Let us define $H(k, n) = \displaystyle\sum_{i = 1}^{n} \frac{(\log i)^{k}}{i}$. We want to show that $H(k, n) - \displaystyle\frac{(\log n)^{k + 1}}{k + 1}$ converges as $n \rightarrow \infty$.
Notice that $\displaystyle\int_{1}^{n} \frac{(\log x)^{k}}{x} dx = \frac{(\log n)^{k + 1}}{k + 1}$. Therefore we wish to estimate the difference of the sum and integral. We can use Euler's summation formula to get:
$\displaystyle\sum_{i = 1}^{n} \frac{(\log i)^{k}}{i} - \displaystyle\int_{1}^{n} \frac{(\log x)^{k}}{x} dx = -(t - [t] - c)f(t)|^{n}_{1} + \int_{1}^{n} (t - [t] - c)t^{-2}(k - \log t)\log(t)^{k - 1} dt$
Choosing $c = 0$, the first term on the right side cancels.
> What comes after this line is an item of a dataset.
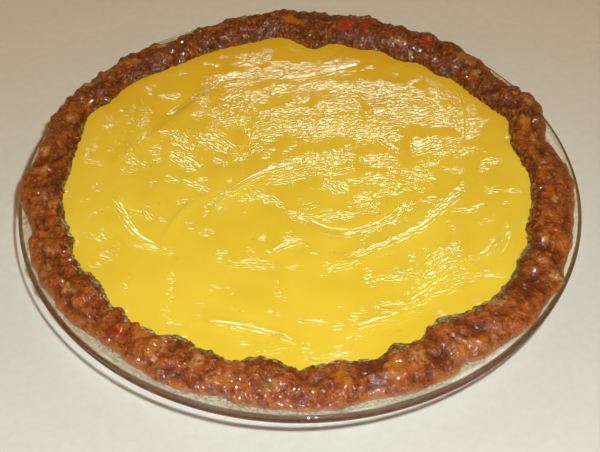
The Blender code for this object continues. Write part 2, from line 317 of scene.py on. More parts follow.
AMBER_SPOTS = (
    (222, 114.5, 6.0, 2.2),
    (239, 108, 3.0, 5.0),
    (235, 104, 3.5, 2.5),
    (305, 113.5, 9.0, 2.2),
    (289, 109, 3.0, 5.0),
    (279, 106, 3.0, 5.0),
    (340, 113, 3.0, 2.2),
    (190, 103, 4.0, 1.8),
    (178, 107, 5.0, 2.0),
    (136, 107, 4.0, 3.0),
    (255, 112, 6.0, 2.0),
    (142, 110, 6.0, 2.4),
    (112, 109, 4.0, 3.0),
    (92, 105, 4.0, 2.0),
    (45, 109, 5.0, 2.6),
    (18, 106, 4.0, 3.0),
    (200, 108, 5.0, 2.4),
    (160, 106, 5.0, 2.4),
)

# How finely the pieces are made: points around, then rows across
DISH_STEPS = 288
RIM_STEPS = 12
FILM_ROWS = 8
CASE_STEPS = 1180
CREST_ROWS = 58
PRESSED_ROWS = 20
HIDDEN_ROWS = 4
CUSTARD_GRID = 306

# How close the pieces lie
FILM = 0.00003                  # the film on the flat of the rim stands this far over the glass
INTO_GLASS = 0.00012            # the case reaches this far into the glass that it is pressed against
INTO_CASE = 0.0012              # and the custard this far into the case

# Camera and lights
CAMERA_AIM = (0.0, -0.0241, RIM_TOP)
CAMERA_DISTANCE = 0.50
CAMERA_ELEVATION = 47.16
CAMERA_LENS = 72.47             # in millimetres, for a picture of the next width
PICTURE_WIDTH = 36.0
CAMERA_NEAR = 0.01
LIGHTS_AIM = (0.0, 0.0, 0.03)
FRONT_LIGHT_PLACE = (0.025, -0.338, 0.428)
FRONT_LIGHT_SIZE = (0.014, 0.014)
FRONT_LIGHT_POWER = 2.5
FRONT_LIGHT_COLOUR = (0.87, 1.0, 1.0)
BACK_LIGHT_PLACE = (0.06, 1.15, 0.53)
BACK_LIGHT_SIZE = (0.8, 0.40)
BACK_LIGHT_POWER = 5.8
BACK_LIGHT_COLOUR = (0.82, 1.0, 0.86)
ROUND_LIGHT_COLOUR = (1.0, 0.57, 0.14)
ROUND_LIGHT_STRENGTH = 0.29
FLOOR_SIZE = 6.0

# Colours, linear
# warm tint of the glass, partly painted shade: it darkens and warms what is seen through the rim in place of
# the glass's own shadow
GLASS_TINT_AND_SHADE = (0.94, 0.90, 0.83)
FILM_COLOUR = (0.80, 0.70, 0.52)
PASTE_DARK = (0.185, 0.024, 0.0025)
PASTE_PALE = (0.370, 0.084, 0.009)
PASTE_SHREDS = (0.110, 0.011, 0.001)
# painted shade for the back and sides of the case and along the custard
PASTE_PAINTED_SHADE = (0.070, 0.0060, 0.0005)
PASTE_FLECKS = (0.530, 0.155, 0.032)
NUT_COLOUR = (0.520, 0.245, 0.080)
AMBER_COLOUR = (0.520, 0.160, 0.014)
FRUIT_COLOUR = (0.380, 0.018, 0.005)
# painted shade in the hollows of the case
HOLLOW_SHADE_COLOUR = (0.090, 0.010, 0.002)
CUSTARD_FRONT = ((0.830, 0.570, 0.036), (0.870, 0.620, 0.048))
CUSTARD_BACK = ((0.800, 0.440, 0.014), (0.840, 0.490, 0.020))
CUSTARD_SPECKS = (0.360, 0.200, 0.020)
FLOOR_COLOURS = ((0.750, 0.710, 0.650), (0.780, 0.740, 0.680))


def swelling(angles, column):
    """The sum of the swells at angles in radians. Column 2 is outwards, 3 inwards and 4 upwards."""
    total = np.zeros_like(angles)
    for swell in SWELLS:
        turn = (np.degrees(angles) - swell[0] + 180) % 360 - 180
        total += swell[column] * 0.001 * np.exp(-((turn / swell[1]) ** 2))
    return total


def ragged(angles, size, wanders, seed):
    """A smooth wander in radius that closes on itself after a full turn."""
    around = np.stack([np.cos(angles) * wanders, np.sin(angles) * wanders, np.full_like(angles, seed)], 1)
    return size * np.array([noise.noise(point) for point in around.tolist()])


def inner_edge(angles):
    return ragged(angles, size=0.0011, wanders=9.0, seed=3.0) - swelling(angles, 3)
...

Since $t - [t] \leq 1$, and $\displaystyle\int_{1}^{n} t^{-2}(k - \log t)\log(t)^{k - 1} dt = \frac{\log(n)^{k}}{n}$, the integral on the right vanishes as $n \rightarrow \infty$ and the difference is... zero?
Obviously this is false but I can't see what's wrong with the argument. The formula for Euler's summation I found in Bateman's Analytic Number theory, page 47. Can anyone find the error here?